The United Nations is pulling its foreign aid workers out of Afghanistan in the wake of the terrorist attacks in the United States. A senior U.N. aid official in Geneva says the United Nations is temporarily relocating its international staff to neighboring Pakistan.

The United Nations calls the move a precautionary measure.

U.N. assistant emergency relief coordinator Ross Mountain says the United Nations decided to withdraw its international staff because of the current tense situation. He says media reports indicate Afghanistan may be accused of harboring those responsible for the terrorist attack, and U.N. officials decided it would be wise to remove aid workers from a possible source of danger. "We expect some 80 staff will be moved from six duty stations and that will be completed by tomorrow," he says. "This does not mean by any matter that the United Nations is withdrawing from Afghanistan. We still have national staff. But I do want to emphasize the precautionary and temporary nature of this exercise."

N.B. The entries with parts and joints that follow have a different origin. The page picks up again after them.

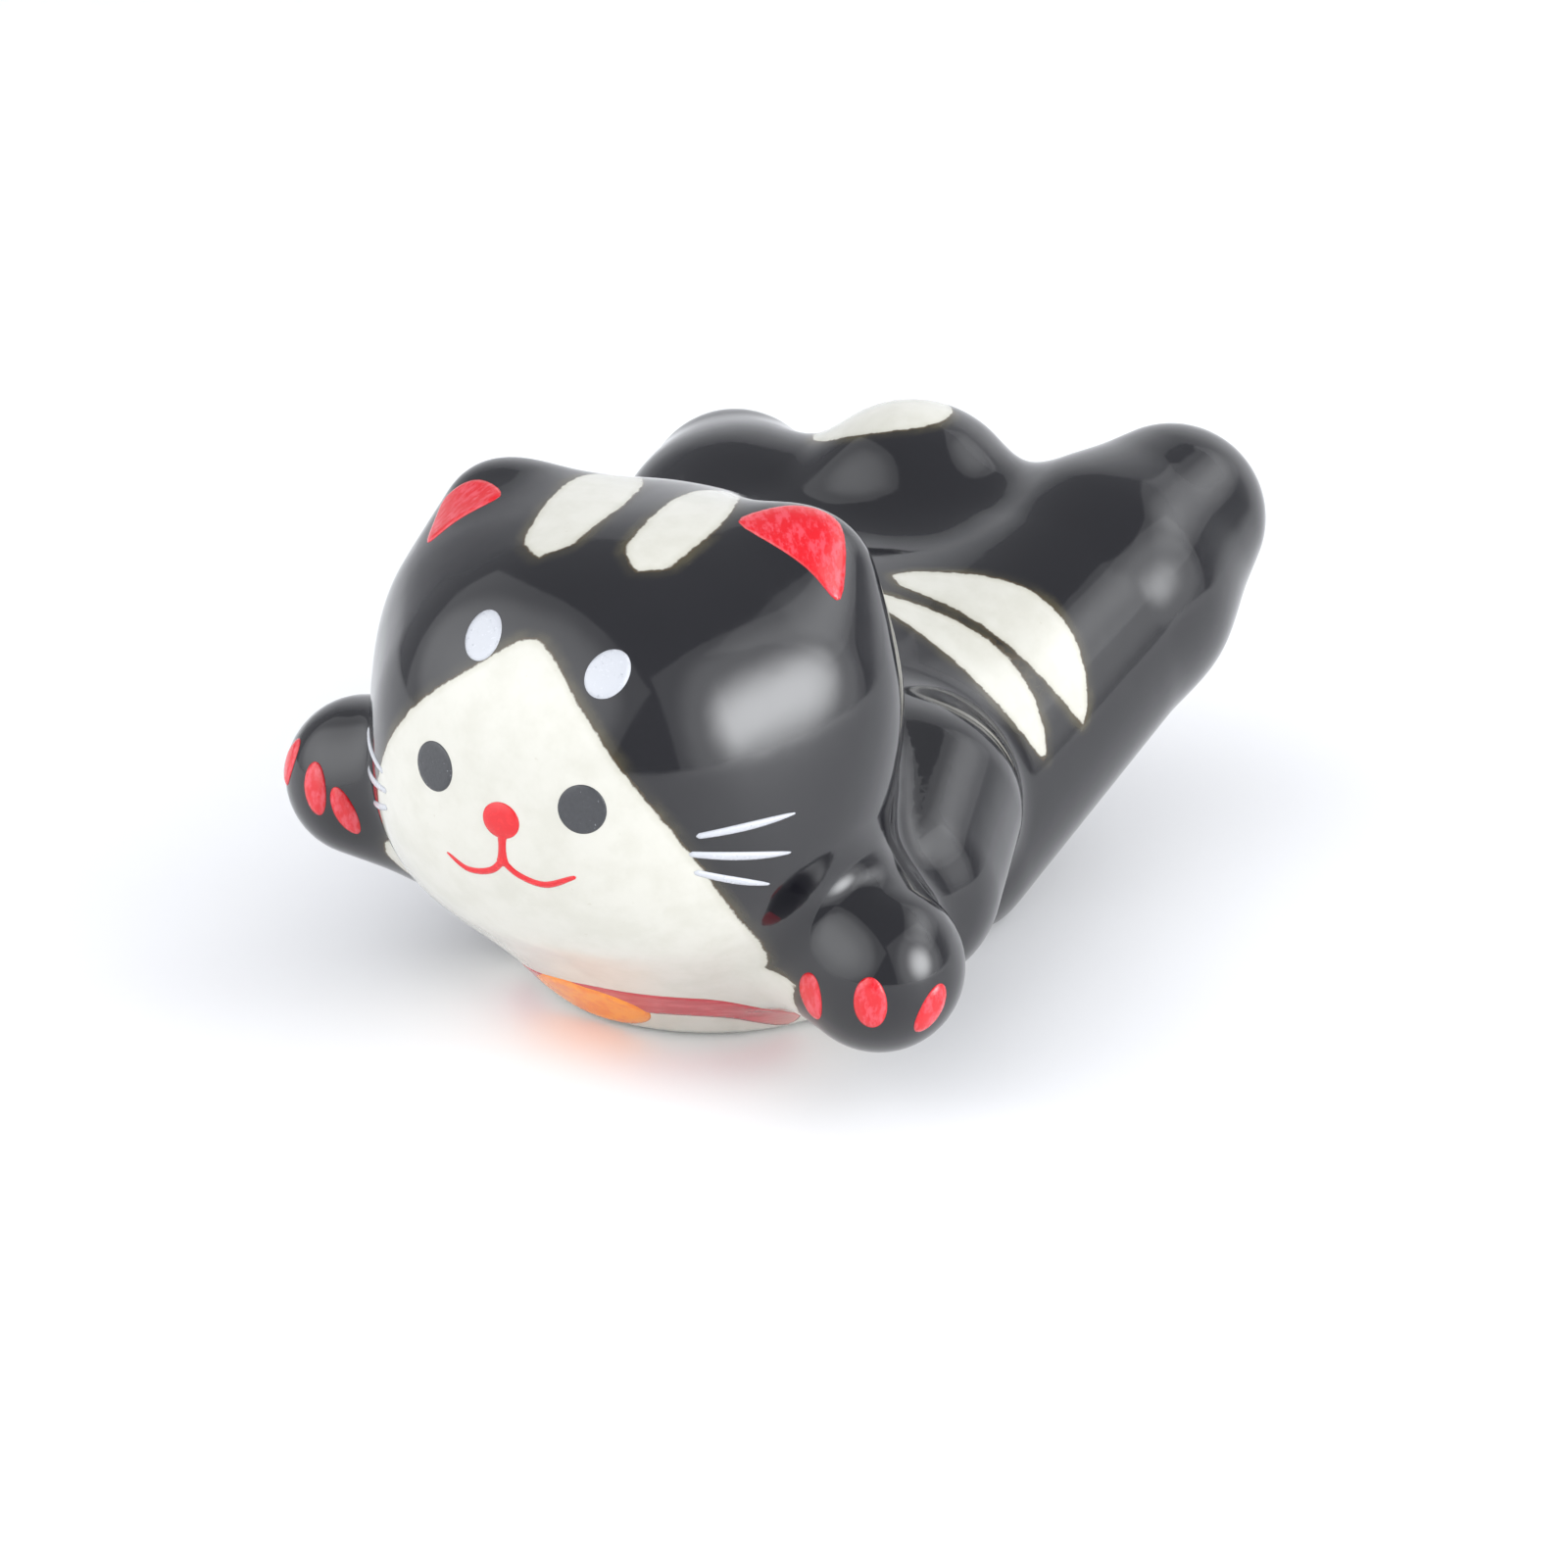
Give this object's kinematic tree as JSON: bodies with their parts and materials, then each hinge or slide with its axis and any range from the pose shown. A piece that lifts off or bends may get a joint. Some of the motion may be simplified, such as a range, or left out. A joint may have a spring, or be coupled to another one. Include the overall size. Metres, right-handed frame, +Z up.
{
  "type": "lying cat figurine",
  "caption": "Glazed porcelain cat lying on its belly with one forepaw raised a little, hind feet and tail lifted, and a flat belly to stand on.",
  "frame": {"origin": "on the ground under the middle of the whole figure's bounding box", "axes": "+X is the cat's left, -Y is the way its face points, +Z is up"},
  "size_m": [0.0404, 0.0632, 0.03],
  "materials": {
    "black_glaze": "gloss glaze, blue-black",
    "white_glaze": "gloss clear glaze over cream-white porcelain",
    "white_enamel": "gloss opaque overglaze white",
    "charcoal_enamel": "satin overglaze, slightly grainy",
    "red_enamel": "gloss overglaze",
    "rose_enamel": "gloss overglaze, thin and mottled",
    "collar_enamel": "gloss overglaze, thin",
    "orange_enamel": "gloss overglaze"
  },
  "bodies": {
    "root": {"head": "black_glaze", "torso": "black_glaze", "left_ear": "black_glaze", "right_ear": "black_glaze", "left_foreleg": "black_glaze", "right_foreleg": "black_glaze", "left_hind_leg": "black_glaze", "right_hind_leg": "black_glaze", "tail": "black_glaze", "white_face_mask": "white_glaze", "left_crown_stripe": "white_glaze", "right_crown_stripe": "white_glaze", "left_front_flank_stripe": "white_glaze", "left_rear_flank_stripe": "white_glaze", "right_front_flank_stripe": "white_glaze", "right_rear_flank_stripe": "white_glaze", "white_tail_tip": "white_glaze", "left_brow_dot": "white_enamel", "right_brow_dot": "white_enamel", "left_upper_whisker": "white_enamel", "left_middle_whisker": "white_enamel", "left_lower_whisker": "white_enamel", "right_upper_whisker": "white_enamel", "right_middle_whisker": "white_enamel", "right_lower_whisker": "white_enamel", "left_eye": "charcoal_enamel", "right_eye": "charcoal_enamel", "nose": "red_enamel", "mouth_line": "red_enamel", "left_inner_ear": "rose_enamel", "right_inner_ear": "rose_enamel", "left_inner_toe_pad": "rose_enamel", "left_middle_toe_pad": "rose_enamel", "left_outer_toe_pad": "rose_enamel", "right_inner_toe_pad": "rose_enamel", "right_middle_toe_pad": "rose_enamel", "right_outer_toe_pad": "rose_enamel", "collar": "collar_enamel", "bell": "orange_enamel"}
  },
  "joints": []
}
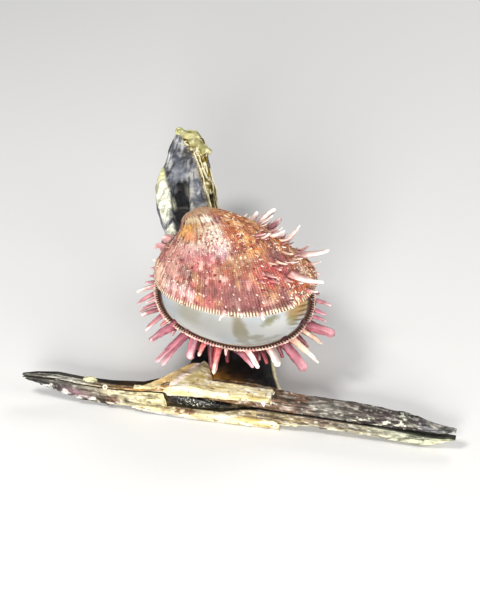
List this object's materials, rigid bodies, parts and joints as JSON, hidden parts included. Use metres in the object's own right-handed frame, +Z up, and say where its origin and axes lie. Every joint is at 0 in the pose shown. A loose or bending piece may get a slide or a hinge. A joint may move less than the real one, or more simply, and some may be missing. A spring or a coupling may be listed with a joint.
{
  "type": "spiny oyster shell on a hammer oyster",
  "caption": "Gaping spiny oyster shell with radiating spines, grown on a T-shaped hammer oyster that lies on its lower valve as its natural base.",
  "frame": {"origin": "middle of the bounding box, on the surface it rests on", "axes": "+X along the hammer oyster's long hinge bar, to the right in the picture; +Y from the bar towards the tip of its body; +Z up"},
  "size_m": [0.2, 0.1632, 0.0737],
  "materials": {
    "spiny_upper_shell": "finely ribbed dusty rose shell with cream and rust blotches, satin",
    "spiny_lower_shell": "pink and cream spiny shell outside, smooth white porcelain inside",
    "inner_ligament": "dark brown, dried and dull",
    "hammer_upper_shell": "rough layered shell, grey-brown with cream and grey-blue patches",
    "hammer_lower_shell": "rough layered shell, grey-brown with cream edges",
    "dark_ligament": "black, wet-looking, with pale specks"
  },
  "bodies": {
    "root": {"spiny_upper_valve": "spiny_upper_shell", "spiny_lower_valve": "spiny_lower_shell", "spiny_hinge_ligament": "inner_ligament", "hammer_upper_valve": "hammer_upper_shell", "hammer_lower_valve": "hammer_lower_shell", "hammer_ligament": "dark_ligament"}
  },
  "joints": []
}
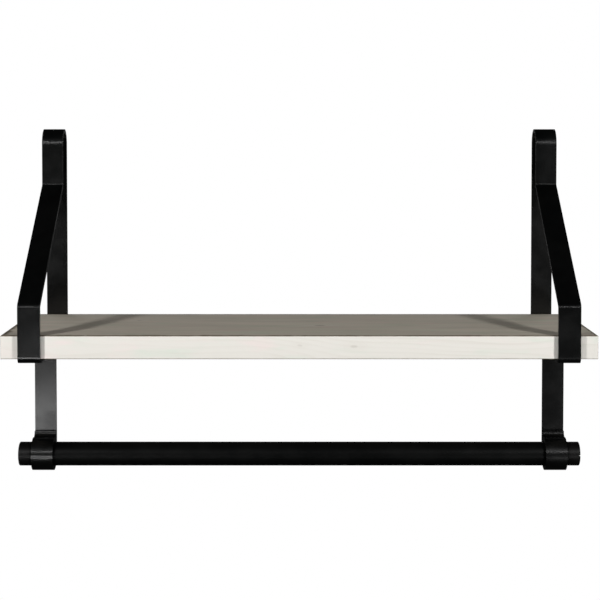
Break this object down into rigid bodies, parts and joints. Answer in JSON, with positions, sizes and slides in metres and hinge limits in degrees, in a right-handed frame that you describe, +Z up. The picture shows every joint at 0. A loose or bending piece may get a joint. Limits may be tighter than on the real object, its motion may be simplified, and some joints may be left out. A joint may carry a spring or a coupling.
{
  "type": "wall shelf with brackets",
  "caption": "Wooden wall shelf in two bent flat-steel brackets, with a round towel bar turning in rolled eyes below the board.",
  "frame": {"origin": "centre of the four wall-screw holes, on the wall plane", "axes": "+X along the shelf, to the right as seen from the room; +Y into the wall; +Z up"},
  "size_m": [0.61, 0.2, 0.3664],
  "materials": {
    "whitewashed_wood": "whitewashed, matte",
    "black_steel": "satin black powder coat",
    "black_tube": "satin black powder coat",
    "black_plastic": "matte, moulded",
    "black_screw": "black oxide"
  },
  "bodies": {
    "shelf": {"shelf_board": "whitewashed_wood", "left_bracket_strap": "black_steel", "right_bracket_strap": "black_steel", "left_bar_hanger": "black_steel", "right_bar_hanger": "black_steel", "left_board_screws": "black_screw", "right_board_screws": "black_screw"},
    "towel_bar": {"towel_bar_tube": "black_tube", "left_bar_plug": "black_plastic", "right_bar_plug": "black_plastic"}
  },
  "joints": [
    {"name": "towel_bar_spin", "type": "hinge", "parent": "shelf", "child": "towel_bar", "pos_m": [0, -0.10545, -0.184], "axis": [1, 0, 0], "continuous": true}
  ]
}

The aid workers are being moved to the Pakistani capital, Islamabad. Mr. Mountain says he does not know how long they will remain outside Afghanistan. But he says he hopes it will be very short because the country needs help. "The condition inside Afghanistan, for the population of Afghanistan, is dire," he says. "It remains dire. It is not just the civil war that is going on. But, as you are aware, a devastating drought has caused millions to leave and millions to be displaced. And the relief operations are vital for the life and death of literally hundreds of thousands."

Afghanistan is the biggest U.N. relief operation. All the major U.N. agencies, such as UNICEF, the World Food Program and the World Health Organization, operate a range of programs in the country. These include food distribution to millions of victims of war and drought, as well as health, water, and sanitation schemes.

Mr. Mountain says these programs will continue to be run by local staff. But he says the programs will suffer if the U.N. international staff remains out of the country for a long period of time.